One elderly man sported a Marois campaign button from her 1985 campaign.
Another supporter shouted: "The king is dead, long live the queen."
Even before she delivered her speech, there was a round of "Ma chere Pauline, c'est a ton tour" from supporters crowded around the stage.
Nicole Asselin, a friend of Marois for 30 years, added: "I told my kids I wanted a gift today for Mother's Day. I told them I wanted to come and see Pauline."
Sounding more confident than she did at any point in the 2005 campaign, Marois delivered a speech that was a combination of classic "no-nonsense Pauline" and motherly advice.
Later, in an interview on the Lapierre-Larocque Sunday political panel on TVA, she was asked flat out whether she was dumping the article in the PQ's program about a referendum as soon as possible.
"That's exactly it," Marois replied.
"We will hold a referendum once we have done enough work, when Quebecers tell us, because I think they will tell us one day. We will work, we will listen, we will show what it (sovereignty) would change in the lives of Quebecers."
Marois was blunt when asked if she were imposing a new mantra on a party known for bucking strong leaders who try to tell them what to do.
"I am telling them, if you pick me as leader, you are picking me with this (philosophy)."
Marois now appears to be an unstoppable force, with almost the entire caucus - including many Pequiste MNAs who had been sitting on the fence - turning out for her launch.
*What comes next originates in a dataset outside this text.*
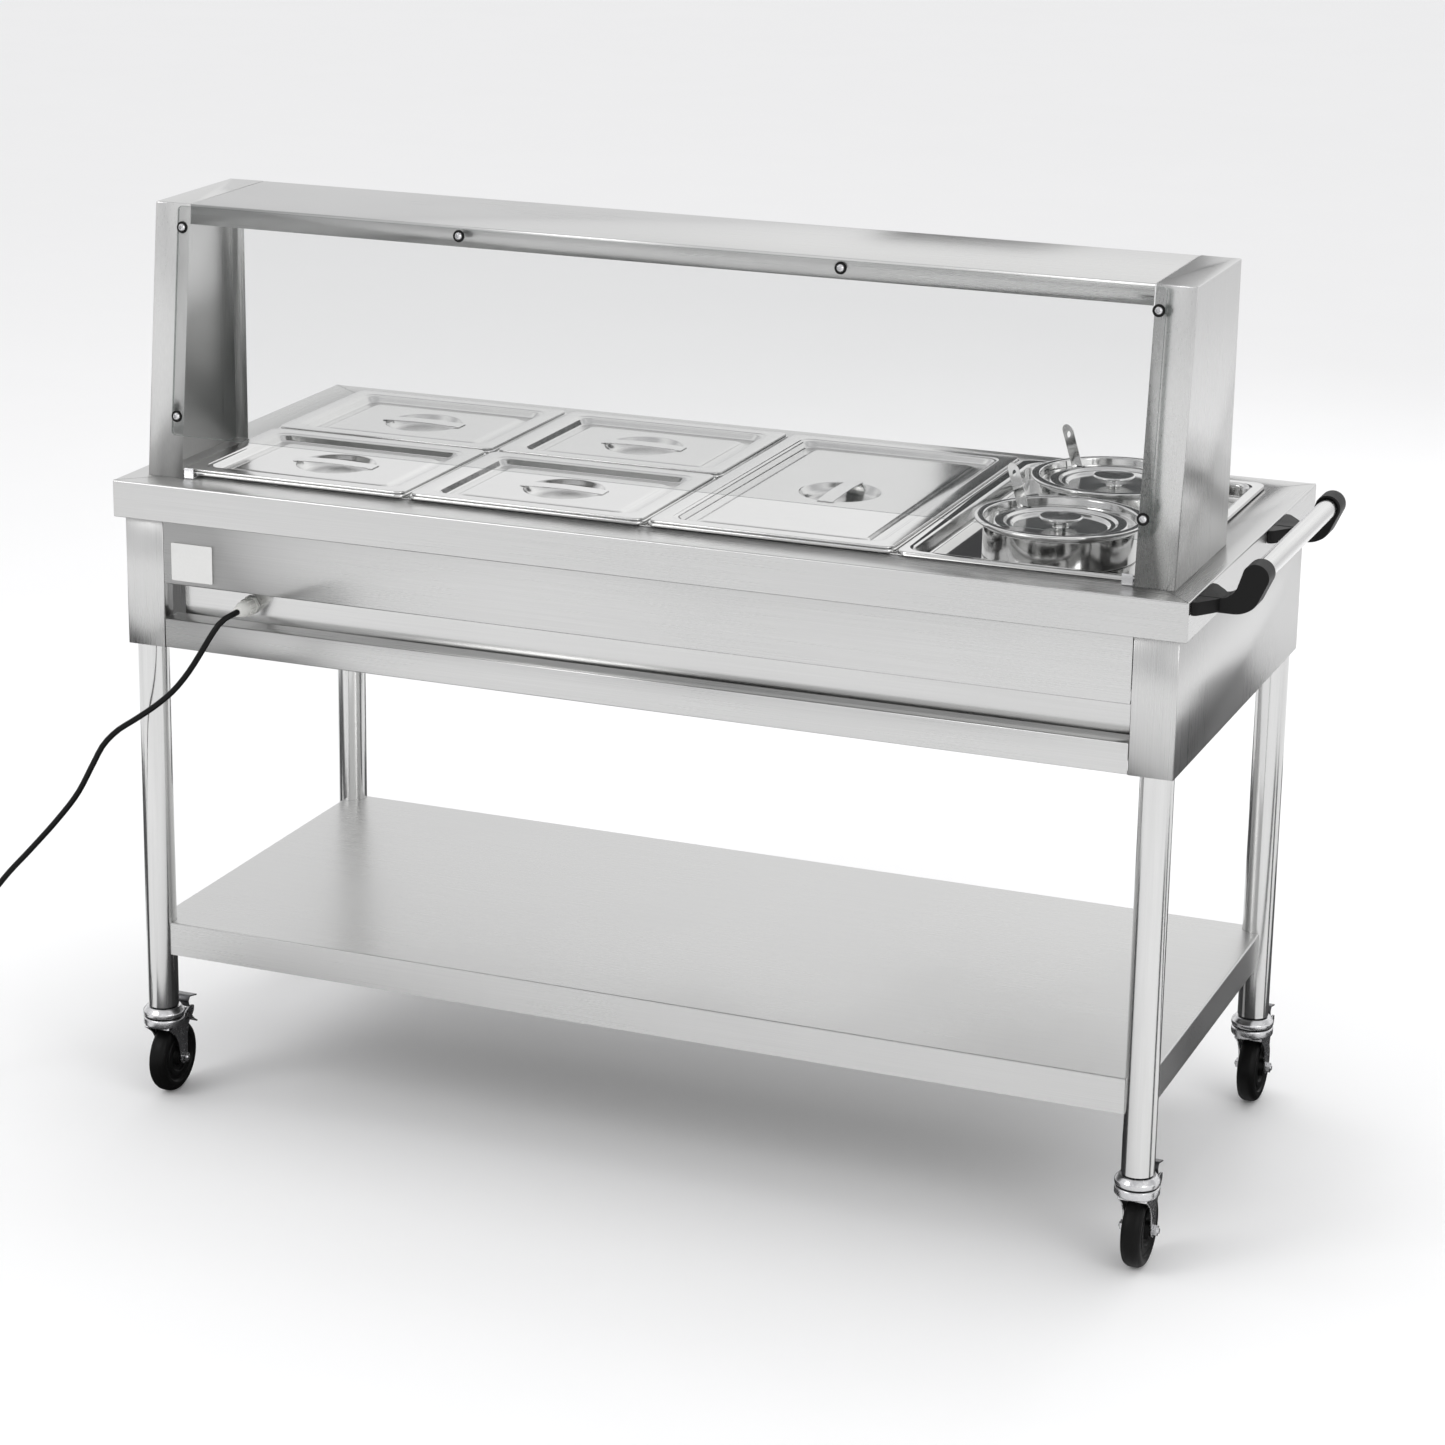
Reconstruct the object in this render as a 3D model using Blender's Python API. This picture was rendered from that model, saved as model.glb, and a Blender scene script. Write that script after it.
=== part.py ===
"""Steam table unit: a wheeled food-warming counter with lidded pans, soup pots and a sneeze guard.

Metres, +Z up, floor at z = 0. X runs along the counter, with the handle at +X, and Y runs from the
customers' side (-Y) to the operator's side (+Y). Every place below is measured from the point on the
floor under the middle of the counter. One empty then carries the whole unit, so that the origin lies
under the middle of its outer box, handle and brake pedals included.
"""

import math

import bmesh
import bpy
from mathutils import Matrix, Vector

# Clearances and sheet metal
GAP = 0.0003
SHEET = 0.0012
THIN_SHEET = 0.0008
FOLD = 0.012

# Counter and body
COUNTER_LENGTH = 1.456
COUNTER_DEPTH = 0.648
COUNTER_TOP = 0.880
FASCIA_HEIGHT = 0.050
BODY_INSET = 0.0115
BODY_BOTTOM = 0.655
PANEL_END = 0.6595
PANEL_SEAM = 0.0005
CORNER_RETURN = 0.022
UPPER_PANEL_BOTTOM = 0.743
RAIL_TOP = 0.695

# Well: casing, water tank, and the frame that the pan rims rest on
WELL_X = 0.0076
WELL_Y = 0.005
CASING_LENGTH = 1.3098
CASING_FRONT = -0.2785
CASING_BOTTOM = 0.662
TANK_DEPTH = 0.533
TANK_BOTTOM = 0.666
OPENING_DEPTH = 0.505
FRAME_STRIP = 0.0095
BAR_WIDTH = 0.020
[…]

The new supporters included Rousseau MNA Francois Legault, who was pushing for a leadership race, and the influential Louise Harel, MNA for Hochelaga-Maisonneuve, who has credibility among social democrats.
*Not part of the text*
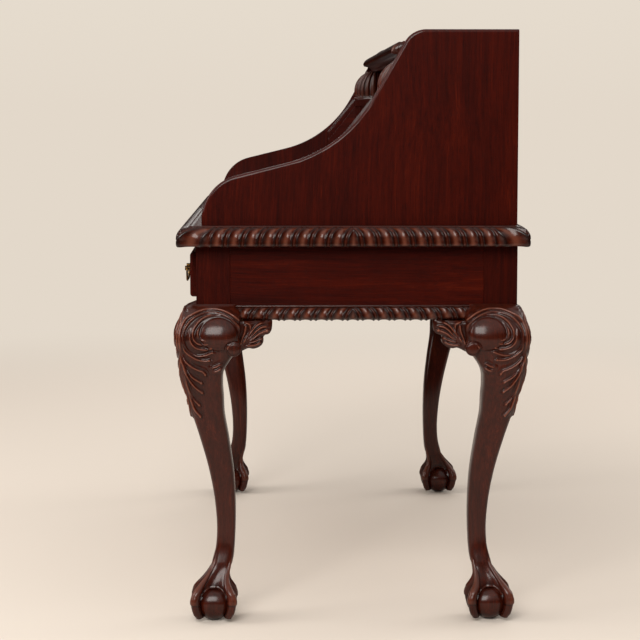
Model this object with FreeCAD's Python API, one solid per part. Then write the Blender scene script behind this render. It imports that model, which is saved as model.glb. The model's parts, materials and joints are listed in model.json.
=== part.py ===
import FreeCAD, Part
import math
import os

os.makedirs("parts", exist_ok=True)

# Carlton house desk: a table on cabriole legs with three drawers in its frieze, and a
# stepped gallery of drawers and pigeonholes between two scooped end panels.
# Millimetres. +Z is up, the front faces -Y, and the origin lies on the floor under the centre.

# Overall sizes
table_width = 1372.0
table_depth = 654.0
table_height = 762.0
gallery_height = 365.4

# Table top, its edge moulding and the leather
top_thickness = 38.0
edge_width = 28.0
edge_top_flat = 8.0
edge_step = 3.0
edge_belly_height = 20.0
edge_tuck = 4.0
leather_thickness = 1.6
leather_border = 24.0
leather_side_margin = 60.0

# Frieze: rails between the posts of the legs
side_overhang = 36.0
front_overhang = 32.0
back_overhang = 16.0
frieze_height = 113.0
post_width = 64.0
rail_thickness = 22.0
top_rail_height = 24.0
bottom_rail_height = 18.5
divider_width = 22.0
centre_opening = 522.0
runner_height = 13.0
runner_width = 42.0
guide_height = 26.0
false_front_thickness = 4.0
false_front_margin = 4.5
false_front_top_gap = 5.0

# Gadrooned apron under the rails, and the carved brackets beside the knees
apron_height = 29.0
apron_thickness = 22.0
apron_bulge = 6.0
apron_fillet = 4.0
apron_tuck = 8.0
bracket_reach = 66.0
bracket_drop = 62.0
bracket_thickness = 26.0
bracket_swell = 18.0
bracket_root = 20.0
bracket_lead = 8.0
bracket_lobe_radius = 8.0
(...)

Harel is a close friend to Duceppe.
Legault said later he decided to sign on with Marois after she agreed with his idea of modernizing the PQ's program to put it more in tune with the real needs of the people.
As was the case in the recent French elections, the PQ needs a debate on how to become what Legault called an "efficient left" that favours economic prosperity at the same time.
It also needs to recoup the identity issue - matters of language and culture - from the Action democratique du Quebec, which exploited them with great success in the last election.
"I think, perhaps, we drifted away from what Quebecers desired," Legault said.
"We need to reinforce our identity, we need to affirm, at the same time as being open, our language and culture. We must not try to create unanimity, but a consensus."
Marois referred to the same issue in her speech, noting the PQ had lost touch with what Quebecers were concerned about in its eternal fighting about referendum plumbing.
Others who turned out included Borduas MNA Pierre Curzi, who had thought of running himself, Mercier MNA Daniel Turp, Matapedia's Danielle Doyer and defeated Laurier-Dorion MNA Elsie Lefebvre.
There were three Bloc MPs in the room: Real Menard, Francine Lalonde and Maria Mourani, as well as PQ stalwart Yves Martin, a personal adviser to both Jacques Parizeau and Lucien Bouchard.
Most agreed Marois's arrival comes at a moment of need for the PQ, a party torn from stem to stern by division and rancour.
"Pauline represents hope to reconquer the heart and souls of Quebecers," Turp said. "In political life, there are moments - it's her moment."
Menard said the PQ could not go on fighting forever.
"It's like an old couple that has spent a lifetime fighting who learns one of them has a terminal illness," he said.
"People have told me: 'Andre Boisclair gave what he could, but he was not the man for the situation.'
"And now Pauline arrives with all her strength."